Available data

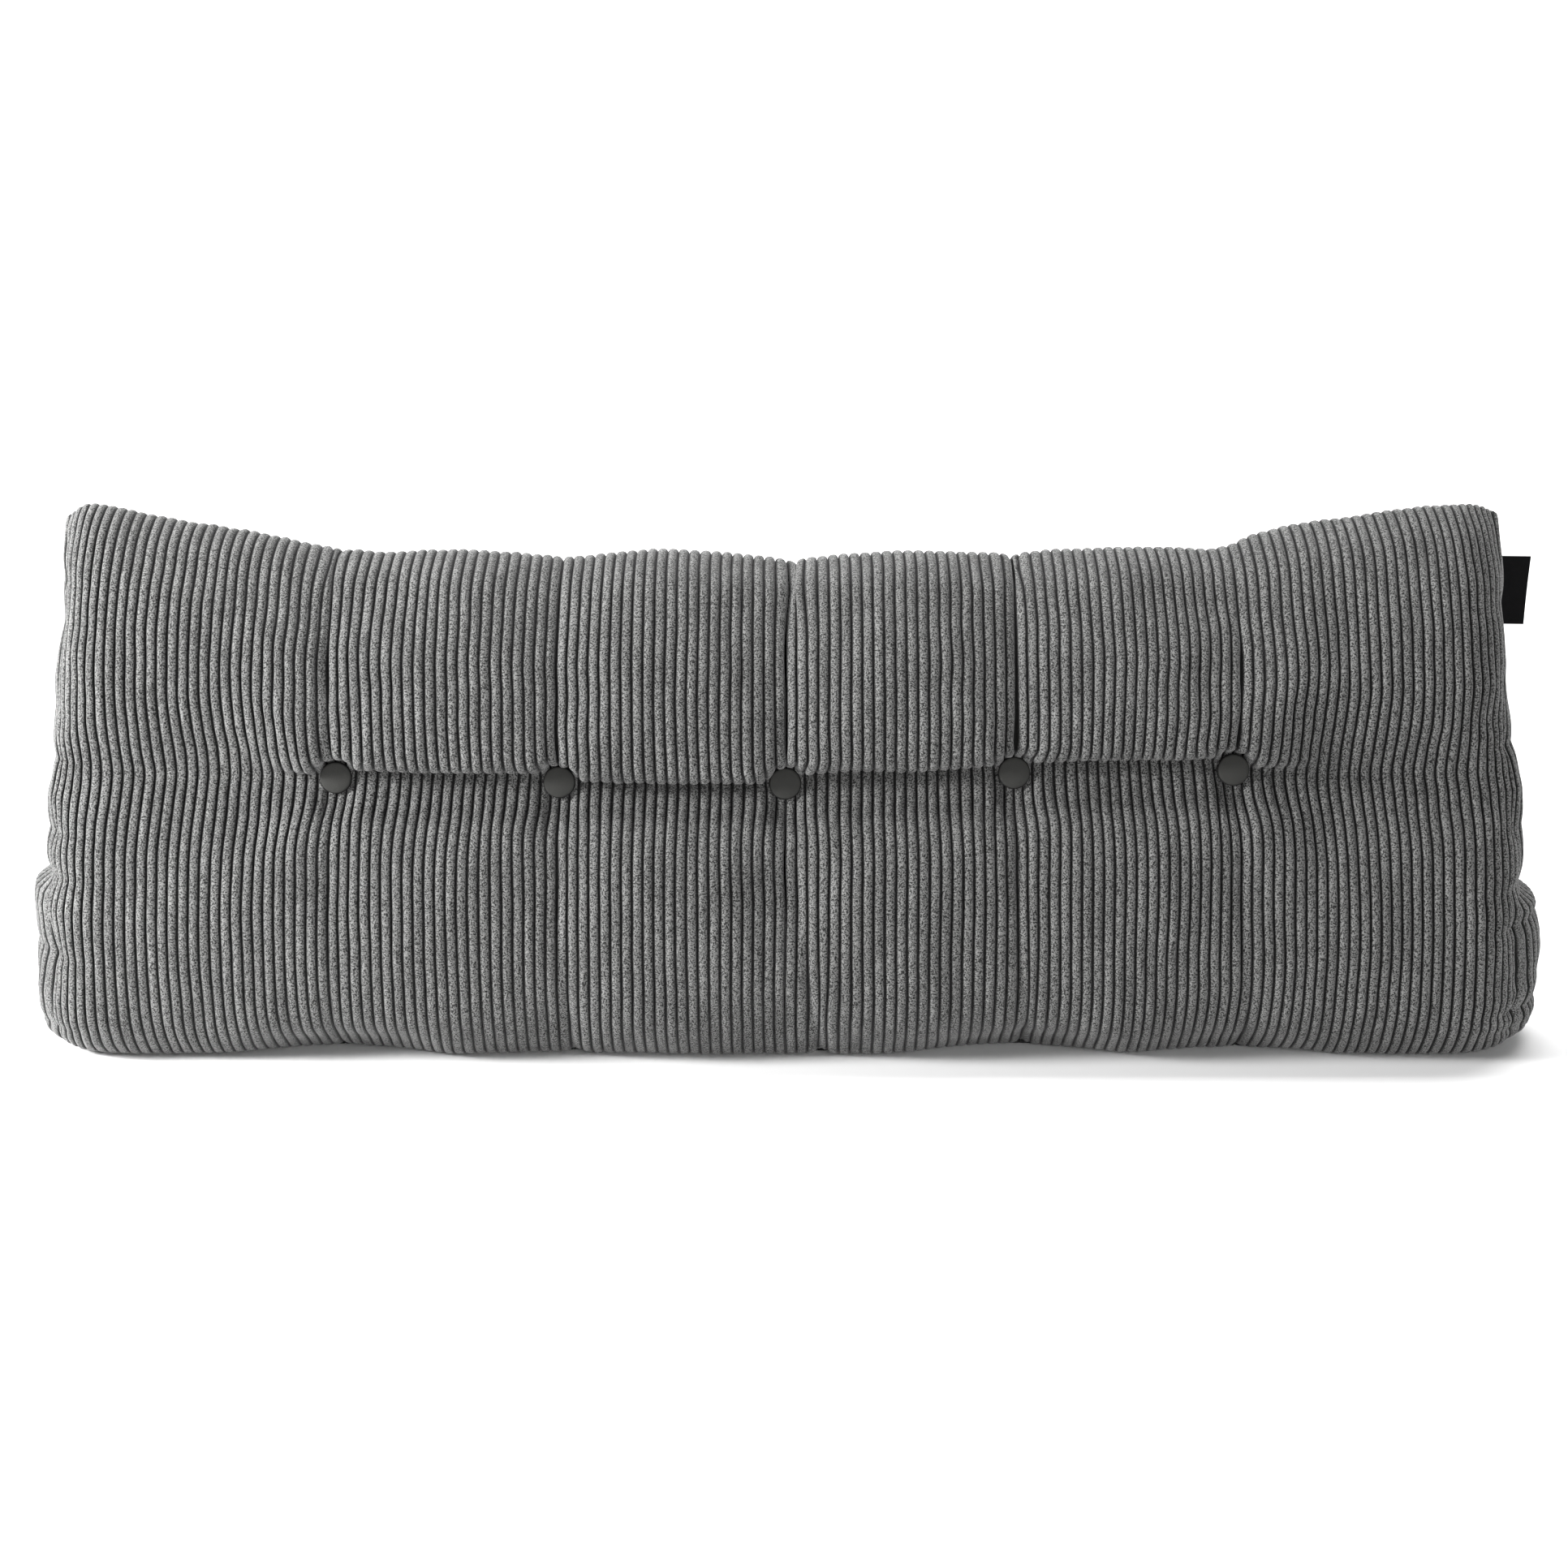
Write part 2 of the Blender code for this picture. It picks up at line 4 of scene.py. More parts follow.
import bmesh
import bpy
import numpy as np
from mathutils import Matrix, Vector


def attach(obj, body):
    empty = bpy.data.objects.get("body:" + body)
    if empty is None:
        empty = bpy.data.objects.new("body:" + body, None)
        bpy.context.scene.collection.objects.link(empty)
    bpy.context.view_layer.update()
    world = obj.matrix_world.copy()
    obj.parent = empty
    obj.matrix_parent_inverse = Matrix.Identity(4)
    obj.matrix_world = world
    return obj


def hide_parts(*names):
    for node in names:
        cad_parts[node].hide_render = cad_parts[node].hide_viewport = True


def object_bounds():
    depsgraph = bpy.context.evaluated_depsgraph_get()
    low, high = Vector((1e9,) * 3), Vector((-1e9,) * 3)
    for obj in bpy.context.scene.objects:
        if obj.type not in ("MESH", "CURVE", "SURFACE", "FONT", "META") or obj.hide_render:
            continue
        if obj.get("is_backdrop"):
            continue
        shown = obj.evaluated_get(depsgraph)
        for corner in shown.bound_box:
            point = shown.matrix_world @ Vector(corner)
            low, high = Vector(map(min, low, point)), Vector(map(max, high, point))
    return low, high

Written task
Go through the material and copy out every line with "context" in it.

Right answer
        bpy.context.scene.collection.objects.link(empty)
    bpy.context.view_layer.update()
    depsgraph = bpy.context.evaluated_depsgraph_get()
    for obj in bpy.context.scene.objects:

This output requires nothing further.